# your dooms-day library



## suzuki2011 (Oct 3, 2014)

so i have been thinking. in a dooms day scenario or teotwawki, i was thinking about what kind of books would you want. i dont mean reference books i mean entertainment wise. 
i already own all the harry potter books thats a must for me and my wife we are huge fans of those books but im trying to think of some other ones. 
i bought tom sawyer and i think i have dracula somwhere. im trying to get some classics but also some modern day ones as well

any one got some suggestions?


----------



## mvowell2 (Mar 2, 2015)

Here is a list of a few in my collection:

Narnia collection
James Patterson 
Jurassic park - lost world
Swiss family Robinson classic book
1984
Lord of the flies
Sci fi book Farnham ' s freehold by Robert heinlein it's like a shtf book I recommend this one most


----------



## OctopusPrime (Dec 2, 2014)

Shakespeare all his works 
Mark Twain all his works
Hemingway all his works
Don Quixote 
Dracula
The Sisters Brothers
Shibumi 
The Castle
Siddhartha 
Animal Farm
The Metamorphosis of Ovid
Charles Dickens all his works
The Devils Company- David Liss
The Art of War
Guns, Germs, and Steel
Life of Pi
Candid
The Dead Sea Scrolls 
The Virgin Blue-Tracy Chevalier
Girl With The Pearl Earring- Tracy Chavalier
The Thousand and one Nights
The Aeneid- Virgil
Shantaram- Gregory David Roberts
The Odyssey-Homer
The Picture of Dorian Grey

These are some of my favorites in my library.


----------



## sideKahr (Oct 15, 2014)

Collections of works of art. I like impressionists.

When you get tired of reading: puzzles, checkers, cards, chess, board games.


----------



## alexus (May 31, 2015)

The Hunger Games 
The Hobbit
The Lord of The Rings
Anything by Steinbeck
for kids The Series of Unfortunate Events

The above in addition to many already mentioned. I am a firm believer that one can never have enough books.


----------



## Disturbed12404 (Apr 23, 2015)

If you'd want to be constantly reminded about the apocalypse I would reread

day-by-day Armageddon (J.L Bourne) or The Remaining (D.J. Molles).

LOTR Is a must
Probably Harry potter just because its lengthy and I've never gotten around to it. 

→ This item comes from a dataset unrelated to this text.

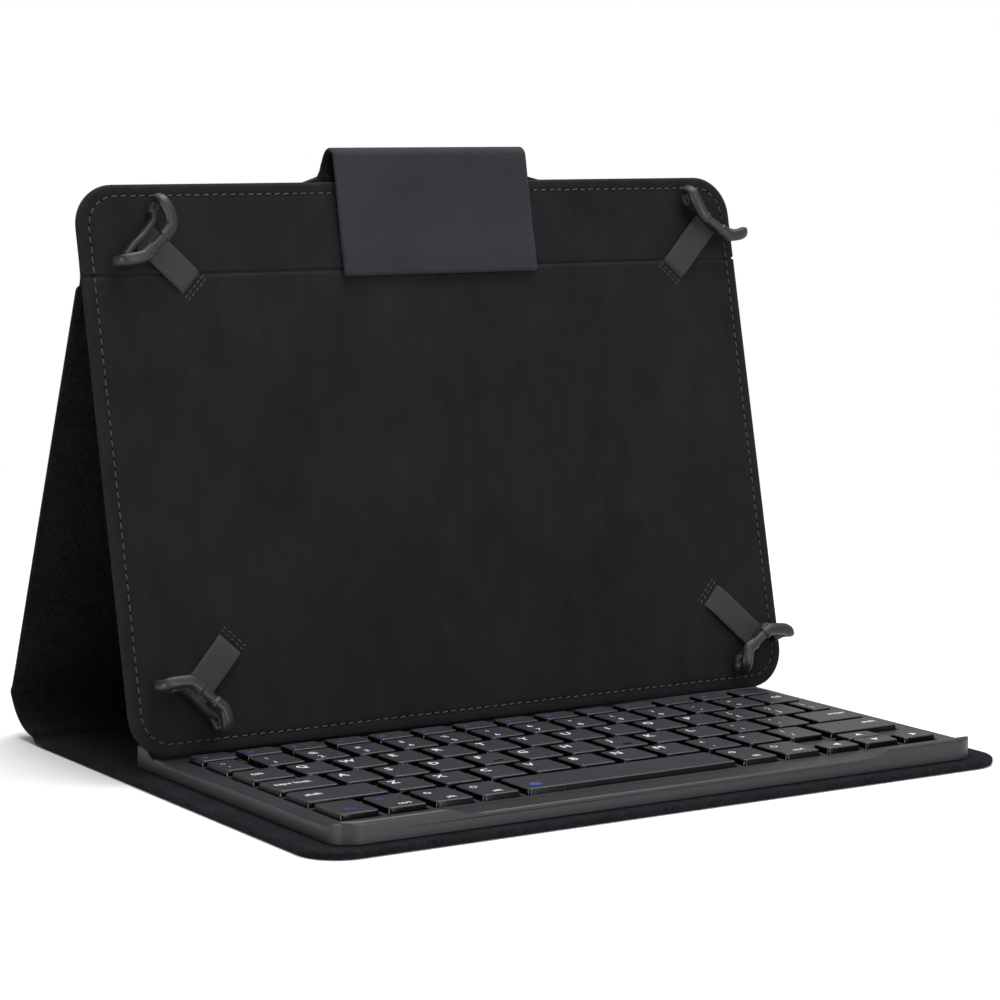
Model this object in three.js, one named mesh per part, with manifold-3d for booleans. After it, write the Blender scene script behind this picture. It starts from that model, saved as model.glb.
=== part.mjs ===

The Hunger games, were good
The Adventures of Huckleberry Fin. yes
Game of Thrones 

You can never go wrong with cookbooks.


----------



## trips-man (Apr 26, 2015)

Anything from Les Stroud or Cody Lunden (or the like)
Religious material
Gardening material
Butchering material

Basically, a comination of reference books and books that will help you be calm and keep your sanity.


----------



## trips-man (Apr 26, 2015)

This gives me the idea to build a bookshelf. Thanks.


----------



## rice paddy daddy (Jul 17, 2012)

the Bible.


----------



## Illini Warrior (Jan 24, 2015)

you stockpile books you enjoy reading .... why would you suddenly change your reading enjoyment genre/author? .... buy box loads of paperbacks of your fav books .....


----------



## rice paddy daddy (Jul 17, 2012)

Winston Churchill's six volume history of WWII took me a full decade to read last time.
About time to start again.


----------



## Medic33 (Mar 29, 2015)

porn a whole bookshelf of porn


----------



## trips-man (Apr 26, 2015)

Medic33 said:


> porn a whole bookshelf of porn


My wife would be agreeing with that.


----------



## paraquack (Mar 1, 2013)

Bible, Harry Potter collection, health care collection, my own books and hopefully all the stuff on my micro SD card for the tablet.


----------



## RedFox (May 20, 2014)

Firefox series of homesteading books. Excellent addition. One of my "must haves". Also the pocket reference book found at HF.


----------